# Problem statement
Repeat exactly the lines of the listing below, please, starting with the first and ending with the line containing "-0.26), slope, rim))"; leave out the rest.

# Materials provided
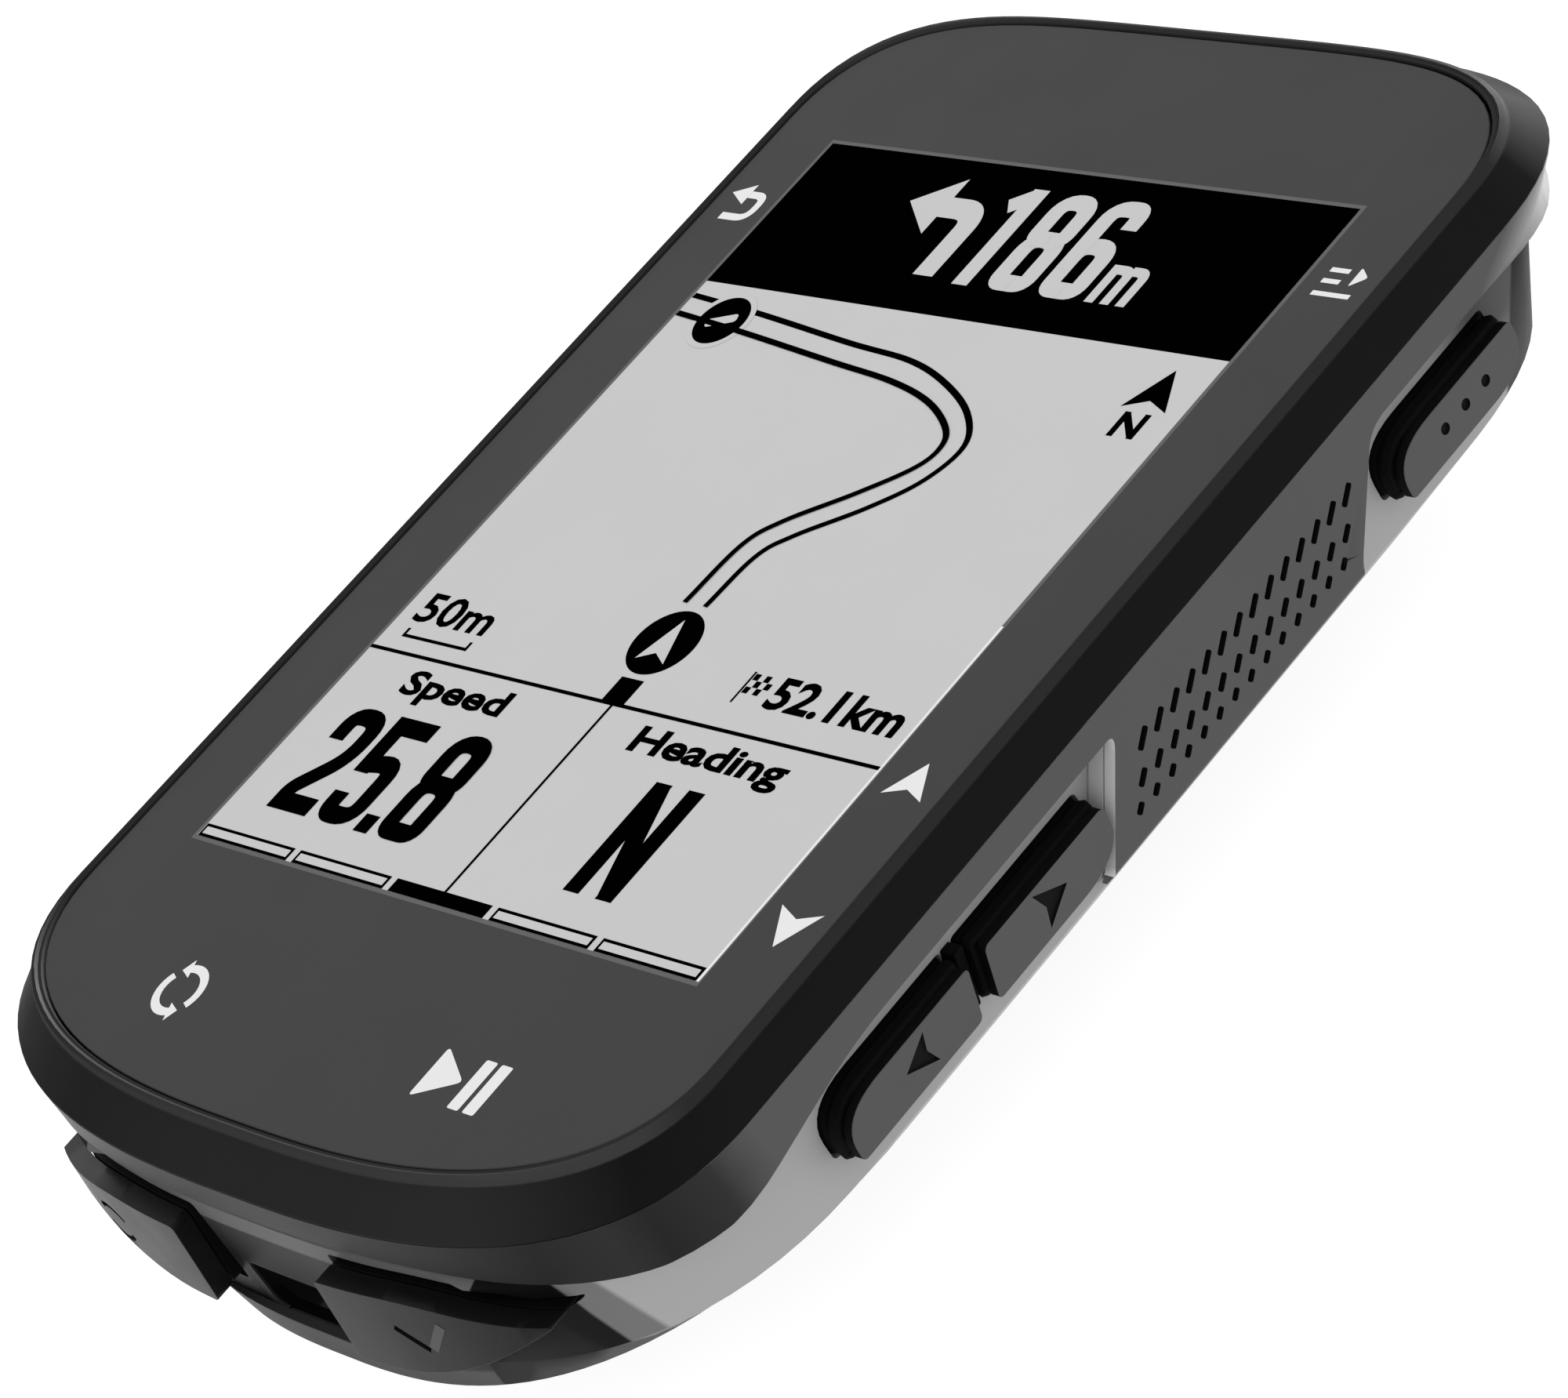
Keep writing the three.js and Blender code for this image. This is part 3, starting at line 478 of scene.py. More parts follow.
def paint_band_reflections():
    """The satin rim of the case, with painted reflections and shade by the direction each face turns: deep
    at the near corner, brighter towards the two sides.
    """
    shade = Shade(GRIP)
    # Painted light: greys that stand in for reflections and shade, by the facing angle in degrees.
    painted_light_tones = [(-180, 84), (-115, 112), (-105, 106), (-90, 67), (-75, 40), (-65, 27), (-50, 40), (-38, 29),
             (-15, 42), (0, 80), (20, 150), (35, 205), (50, 205), (75, 130), (90, 100), (180, 84)]
    shade.paint(shade.ramp(shade.azimuth, painted_light_tones))


def paint_bezel_reflections():
    """The bezel's sloping side with painted reflections and shade, and its thin rim around the lens with a
    painted highlight, both by the direction each face turns.
    """
    shade = Shade(BEZEL_BLACK)
    slope = shade.ramp(shade.azimuth, [
        (-180, 22), (-100, 24), (-90, 35), (-75, 41), (-60, 33), (-40, 20), (0, 23), (15, 27), (45, 84),
        (60, 94), (75, 50), (90, 40), (180, 22)])
    rim = shade.ramp(shade.azimuth, [
        (-180, 30), (-105, 36), (-90, 50), (-70, 60), (-35, 58), (-12, 42), (10, 42), (35, 80), (60, 120),
        (90, 75), (180, 30)])
    shade.paint(shade.mix(shade.step(shade.z, -0.34, -0.26), slope, rim))


def paint_housing_tone_and_light():
    """Housing grey, partly its own colour and partly painted light: light on the side scoops with painted
    highlights on their walls, painted shade black beside the end buttons, painted light and shade on the
    ledge and pocket between them, painted shade in the lanyard slot, above the menu button and on the top
    end, and darker on the back.
    """
    shade = Shade(HOUSING)
    op, step = shade.op, shade.step
    low_end = step(op("MULTIPLY", shade.y, -1.0), 31.0, 31.6)
    # Painted shade at the low end: a mid grey border, then black beside the end buttons.
    edge = op("MULTIPLY_ADD", shade.z, -0.05, 18.35)
    in_half_shade = step(op("SUBTRACT", op("ADD", edge, 1.35), shade.x), -0.1, 0.15)
    color = shade.mix(op("MULTIPLY", low_end, in_half_shade), 158, 109)
    in_painted_shade = step(op("SUBTRACT", edge, shade.x), -0.1, 0.1)
    color = shade.mix(op("MULTIPLY", low_end, in_painted_shade), color, 14)
    # Painted light and shade by height across the low end between the buttons: a lighter ledge under the
    # lip, a darker pocket below it.
    middle = op("SUBTRACT", op("MULTIPLY_ADD", shade.z, 0.52, 17.4), shade.x)
    painted_light_tones = shade.ramp(shade.z, [
        (-15, 62), (-11.5, 74), (-11.42, 66), (-11.2, 42), (-8, 34), (-5.45, 56), (-5.3, 100), (-3, 100)])
    color = shade.mix(op("MULTIPLY", low_end, step(middle, -0.05, 0.1)), color, painted_light_tones)
    # Painted shade inside the lanyard slot.
    in_slot_shade = op("MULTIPLY", step(op("SUBTRACT", 4.2, shade.x), 0, 0.1), step(shade.y, -41.6, -41.5))
    color = shade.mix(op("MULTIPLY", low_end, in_slot_shade), color, 10)
    # Painted light: the housing's walls at the side scoops made lighter against the scoops' shade.
    upright = op("MULTIPLY", step(shade.z, -8.9, -8.7), op("SUBTRACT", 1, low_end))
    walls = op("MULTIPLY", step(shade.x, 23.98, 24.05), upright)
    color = shade.mix(walls, color, 200)
    # Painted shade on the side above the menu button.
    shade_above_menu = op("MULTIPLY", step(shade.y, 20.5, 25.0), step(shade.z, -10.0, -6.5))
    color = shade.mix(shade_above_menu, color, 82)
    # Painted shade across the top end, darkest near the lip.
    top_line = op("SUBTRACT", shade.y, op("MULTIPLY_ADD", shade.z, 0.78, 32.4))
    top_shade = shade.ramp(shade.z, [(-12, 86), (-8.5, 60), (-6, 36), (-4.5, 24), (-3, 20)])
    color = shade.mix(step(top_line, -0.2, 0.3), color, top_shade)
    color = shade.mix(step(op("MULTIPLY", shade.z, -1.0), 12.95, 13.15), color, 46)
    shade.paint(color)


paint_band_reflections()
paint_bezel_reflections()
paint_housing_tone_and_light()


def finish_piece(obj, body, mat, nodes=()):
    """Gives the piece its material (or keeps the ones it has) and its body, and hides the nodes it shows in
    their place.
    """
    if mat:
        obj.data.materials.clear()
        obj.data.materials.append(mat)
    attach(obj, body)
    if nodes:
        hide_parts(*nodes)
    return obj


def coat(obj, *mats):
    """Lists the object's materials in order; faces pick one by number."""
    obj.data.materials.clear()
    for mat in mats:
        obj.data.materials.append(mat)
    return obj


def number_faces(obj, number, chosen=lambda face: True):
    for face in obj.data.polygons:
        if chosen(face):
            face.material_index = number
    return obj


# ---------- front ----------

RIM_TOP = 0.15
lens = loft("lens_panel", [(-0.9, grow(LENS, -0.02)), (-0.06, LENS), (-0.015, grow(LENS, -0.03)),
                           (0.0, grow(LENS, -0.09))])
finish_piece(soften(lens), "case", PANEL, ["cover_lens"])

bezel = loft("bezel", [
    (-2.0, grow(BEZEL, -0.05)), (-1.95, BEZEL), (-1.86, grow(BEZEL, -0.03)),
    (-0.42, grow(LENS, 0.72)), (-0.25, grow(LENS, 0.62)), (-0.02, grow(LENS, 0.60)),
    (0.08, grow(LENS, 0.56)), (0.13, grow(LENS, 0.50)), (RIM_TOP, grow(LENS, 0.42)),
    (RIM_TOP - 0.01, grow(LENS, 0.33)), (0.08, grow(LENS, 0.27))])
well = loft("well", [(-1.2, grow(LENS, 0.1)), (0.0, grow(LENS, 0.1)), (1.0, grow(LENS, 0.55))])
opening = block("opening", -20.6, 20.6, -27.4, 27.4, -3, 1)
finish_piece(soften(cut(bezel, well, opening)), "case", BEZEL_BLACK, ["bezel_frame"])

# ---------- side band ----------

BAND = 0.7
GRIP_Z = -8.8
LIP_Z = -3.55
TOP_LIP_Z = -4.4
LOW_LIP_Z = -5.3
LOWER_SCOOP = [(0, -12, .1, .1), (0, GRIP_Z, .3, .3), (0, LIP_Z, .9, .7), (-24, LIP_Z, 2.5, 2.5),
               (-33, LOW_LIP_Z, 3, .5), (-60, LOW_LIP_Z, .1, .1), (-60, -12, .1, .1)]
UPPER_SCOOP = [(0, -12, .1, .1), (60, -12, .1, .1), (60, TOP_LIP_Z, .1, .1),
               (31, TOP_LIP_Z, .5, 2), (25.5, LIP_Z, 2.5, 2.5), (0, LIP_Z, 1.2, 1),
               (0, GRIP_Z + 0.3, .9, .3)]


def scoop(side, points):
    tool = prism("scoop", rounded(points), "x", 15, 30)
    return tool if side > 0 else mirrored(tool)


def lower_scoop(side, tip, foot):
    shape = list(LOWER_SCOOP)
    shape[0] = (foot + 0.3, -12, .1, .1)
    shape[1] = (foot, GRIP_Z, .3, .3)
    shape[2] = (tip, LIP_Z, .9, .7)
    return scoop(side, shape)


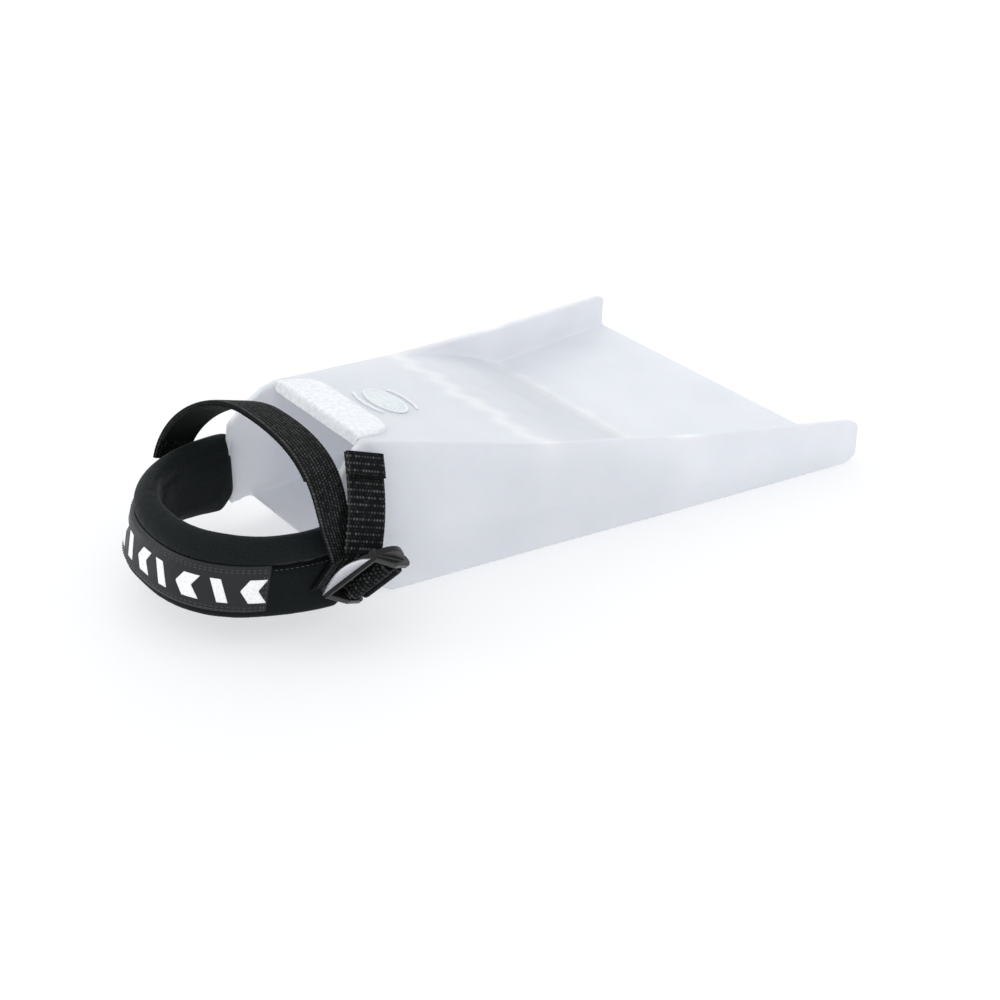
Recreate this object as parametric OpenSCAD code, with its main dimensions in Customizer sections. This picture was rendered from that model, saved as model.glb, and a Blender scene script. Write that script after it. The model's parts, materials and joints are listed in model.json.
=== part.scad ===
// Swim fin with a padded heel leash.
// X runs from the heel to the blade tip, Y across, Z up. The fin stands on z = 0,
// and the origin is under the middle of its overall box.

/* [Fin] */
// Distance from the instep edge to the blade tip
blade_reach = 301; // [270:1:330]
// Width across the rails at the blade tip
blade_w = 231; // [200:1:250]
// Height of the rails at the blade tip
rail_h = 27; // [20:1:34]
// Height of the instep edge above the ground
instep_h = 87; // [80:1:95]
// Width across the instep edge
instep_w = 86; // [80:1:94]
// Wall thickness of the rubber
wall_t = 4.5; // [3.5:0.5:5]
// Thickness of the blade at its tip
blade_t = 4.5; // [3:0.5:6]

/* [Heel loop] */
// How far the bottom of the pad reaches behind its front ends
pad_depth = 77; // [68:1:80]
// Half width of the loop at the middle of the pad
pad_half_w = 57; // [54:1:60]
// Radius of the rolled collar
collar_r = 6.5; // [5:0.5:7]
// Thickness of the padded wall without its label patch
pad_t = 12; // [11:0.5:12.5]
// Thickness of the moulded heel strap inside the pad
strap_t = 4; // [3:0.5:5]

/* [Webbing] */
// Width of the webbing
web_w = 25; // [20:1:28]
// Thickness of the webbing
web_t = 1.8; // [1.2:0.1:2.4]
// Height of the arch above the ground
arch_h = 97.5; // [94:0.5:104]
// Length of the free tail above the buckle
tail_len = 47.5; // [38:0.5:50]

/* [Buckle] */
// Length of the buckle's bars between the cheeks
bar_len = 29; // [27:0.5:31]
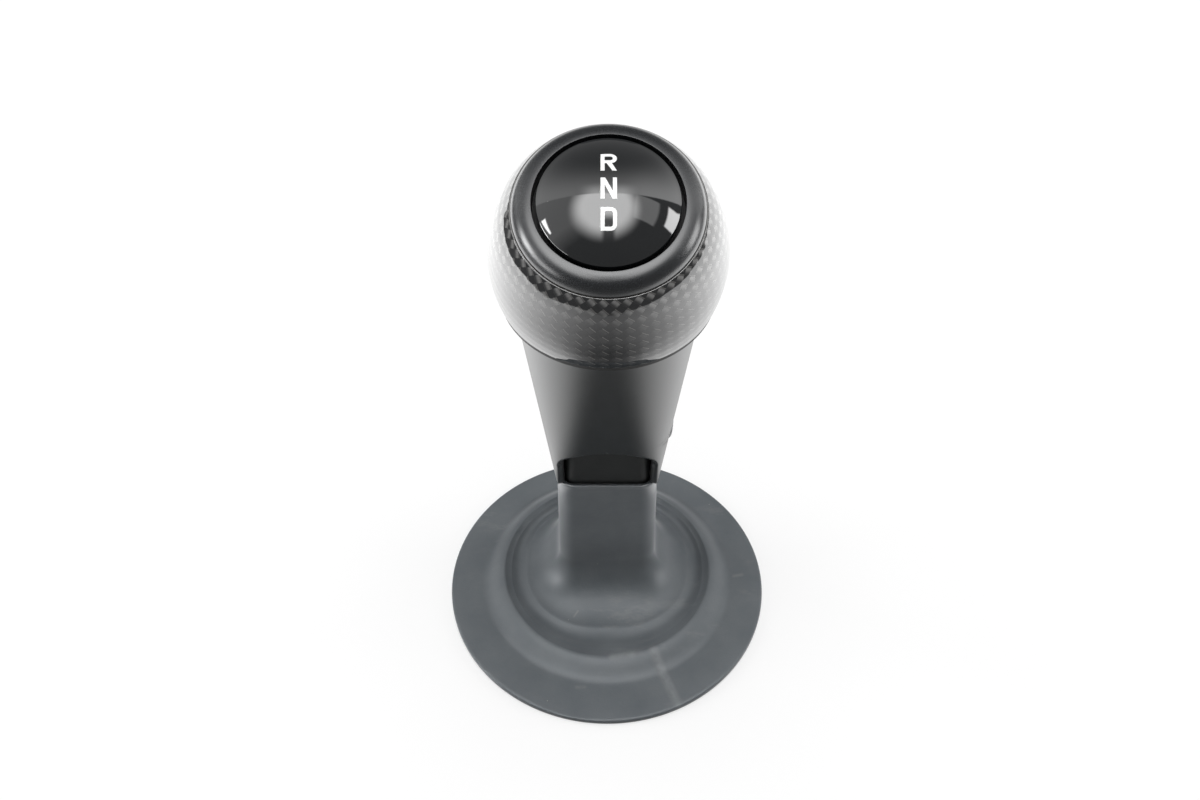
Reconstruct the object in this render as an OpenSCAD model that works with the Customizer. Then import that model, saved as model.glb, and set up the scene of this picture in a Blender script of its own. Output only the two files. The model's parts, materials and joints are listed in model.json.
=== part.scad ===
// Gear shift knob of an automatic gearbox: a carbon ball with a tilted bezel and a domed
// cap, on a tapered neck that stands over a rubber boot with a round disc foot.
// The disc's underside lies on Z = 0 with its centre at the origin. The driver sits at -Y.

/* [Ball] */
// Radius of the ball at its widest
ball_r = 25; // [23:0.5:28]
// Height of the ball's centre above the table
ball_z = 112.7; // [108:0.5:120]
// Radius of the arc that shapes the upper half of the ball
shoulder_r = 30; // [28:0.5:40]
// Radius of the arc that shapes the lower half of the ball
foot_r = 30; // [26:0.5:33]
// Depth of the ball's flat foot below its centre
foot_depth = 10.5; // [9:0.5:12]
// Wall of the carbon shell
shell_t = 1.6; // [1.2:0.1:2]
// Lean of the bezel and the cap towards the driver, in degrees
face_tilt = 15.8; // [8:0.5:20]
// Height of the shell's upper edge above the ball's centre
seat_h = 17; // [15:0.5:18]
// Depth of the hollow in the ball core below the ball's centre
hollow_depth = 3; // [0:0.5:4]

/* [Bezel and cap] */
// Step between the shell's upper edge and the bezel's outer edge
bezel_step = 0.3; // [0.1:0.05:0.6]
// Width of the bezel ring, seen along its axis
bezel_w = 4.1; // [3:0.1:5]
// Rise of the bezel from the shell to its inner rim
bezel_rise = 3.3; // [2.5:0.1:4]
// Height of the upright outer edge of the bezel
bezel_edge = 0.35; // [0.2:0.05:0.6]
// Radius of the bezel's rolled face
bezel_roll = 4.5; // [3.5:0.1:8]
// Depth of the bezel's skirt inside the ball
skirt_depth = 3; // [2:0.25:4]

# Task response
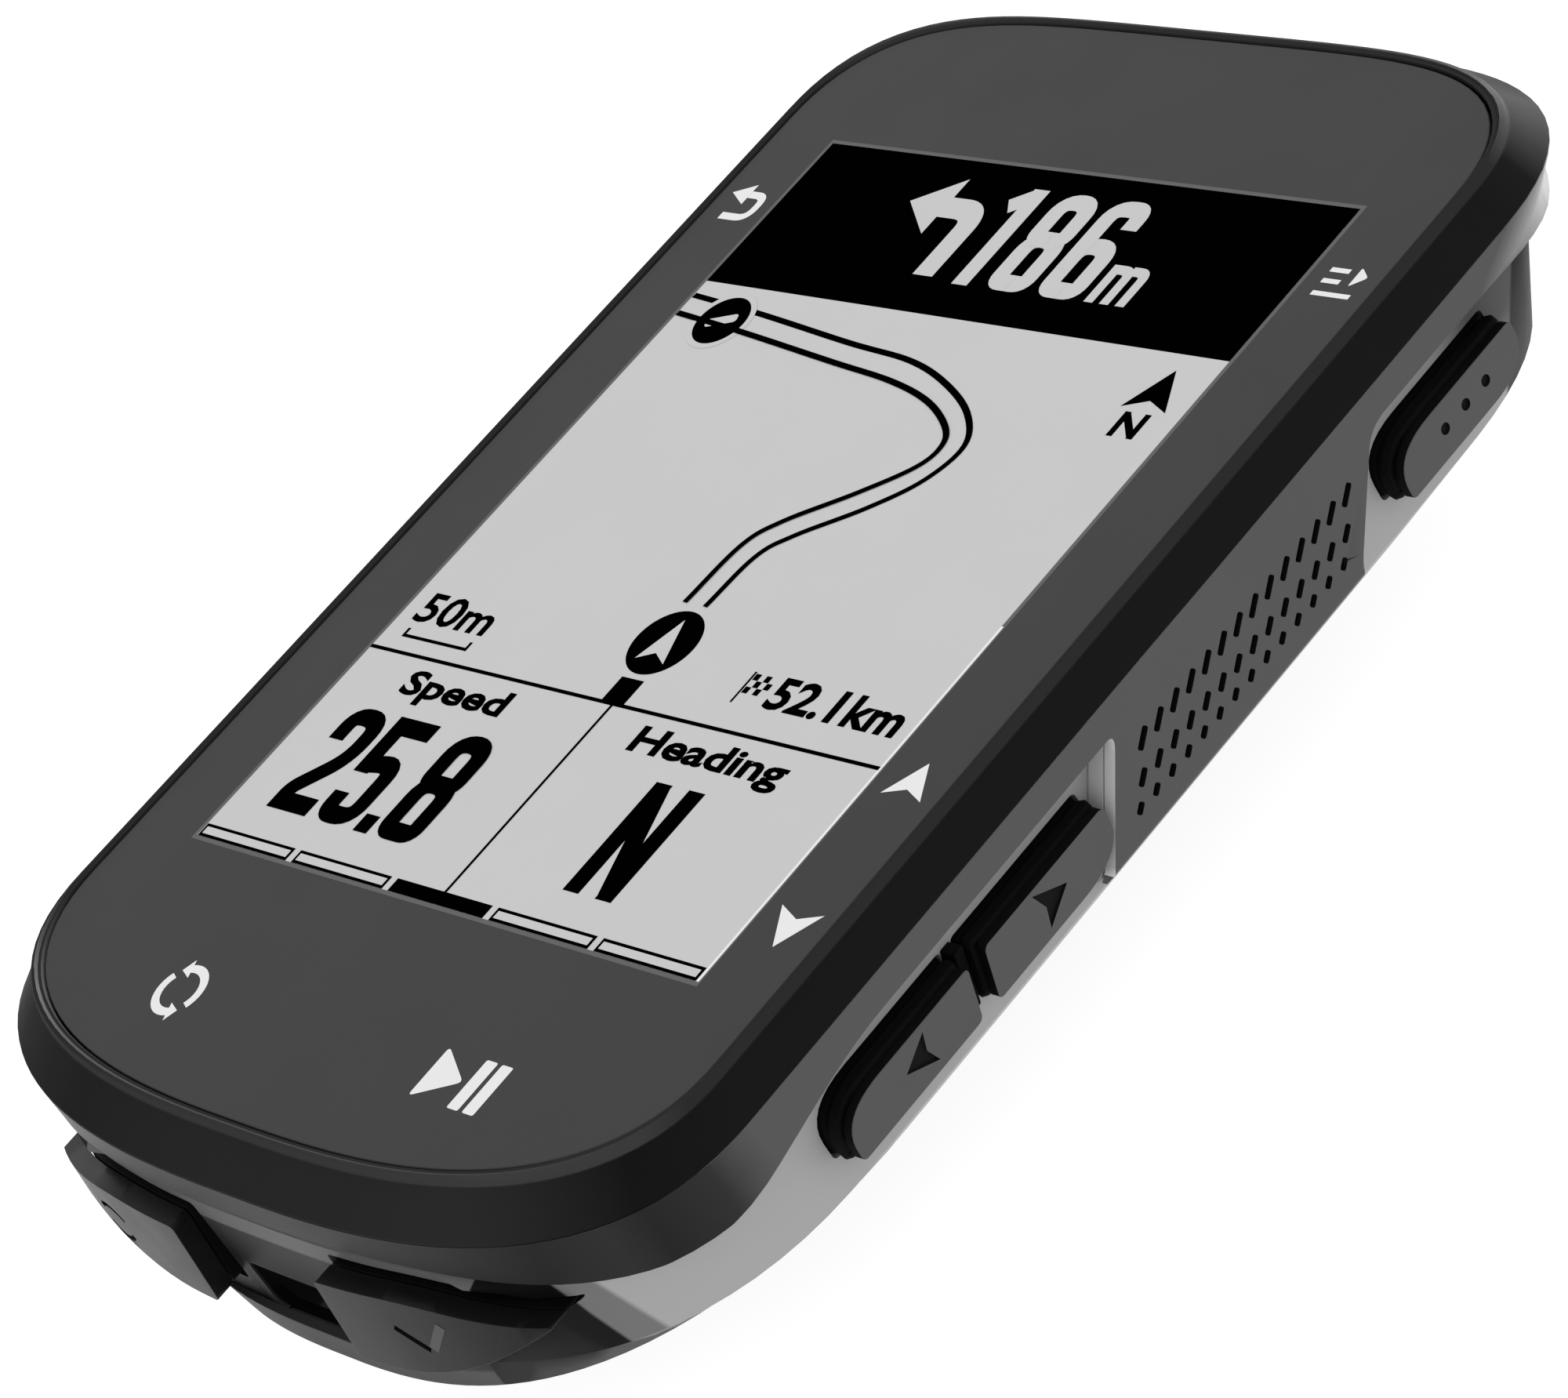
Keep writing the three.js and Blender code for this image. This is part 3, starting at line 478 of scene.py. More parts follow.
def paint_band_reflections():
    """The satin rim of the case, with painted reflections and shade by the direction each face turns: deep
    at the near corner, brighter towards the two sides.
    """
    shade = Shade(GRIP)
    # Painted light: greys that stand in for reflections and shade, by the facing angle in degrees.
    painted_light_tones = [(-180, 84), (-115, 112), (-105, 106), (-90, 67), (-75, 40), (-65, 27), (-50, 40), (-38, 29),
             (-15, 42), (0, 80), (20, 150), (35, 205), (50, 205), (75, 130), (90, 100), (180, 84)]
    shade.paint(shade.ramp(shade.azimuth, painted_light_tones))


def paint_bezel_reflections():
    """The bezel's sloping side with painted reflections and shade, and its thin rim around the lens with a
    painted highlight, both by the direction each face turns.
    """
    shade = Shade(BEZEL_BLACK)
    slope = shade.ramp(shade.azimuth, [
        (-180, 22), (-100, 24), (-90, 35), (-75, 41), (-60, 33), (-40, 20), (0, 23), (15, 27), (45, 84),
        (60, 94), (75, 50), (90, 40), (180, 22)])
    rim = shade.ramp(shade.azimuth, [
        (-180, 30), (-105, 36), (-90, 50), (-70, 60), (-35, 58), (-12, 42), (10, 42), (35, 80), (60, 120),
        (90, 75), (180, 30)])
    shade.paint(shade.mix(shade.step(shade.z, -0.34, -0.26), slope, rim))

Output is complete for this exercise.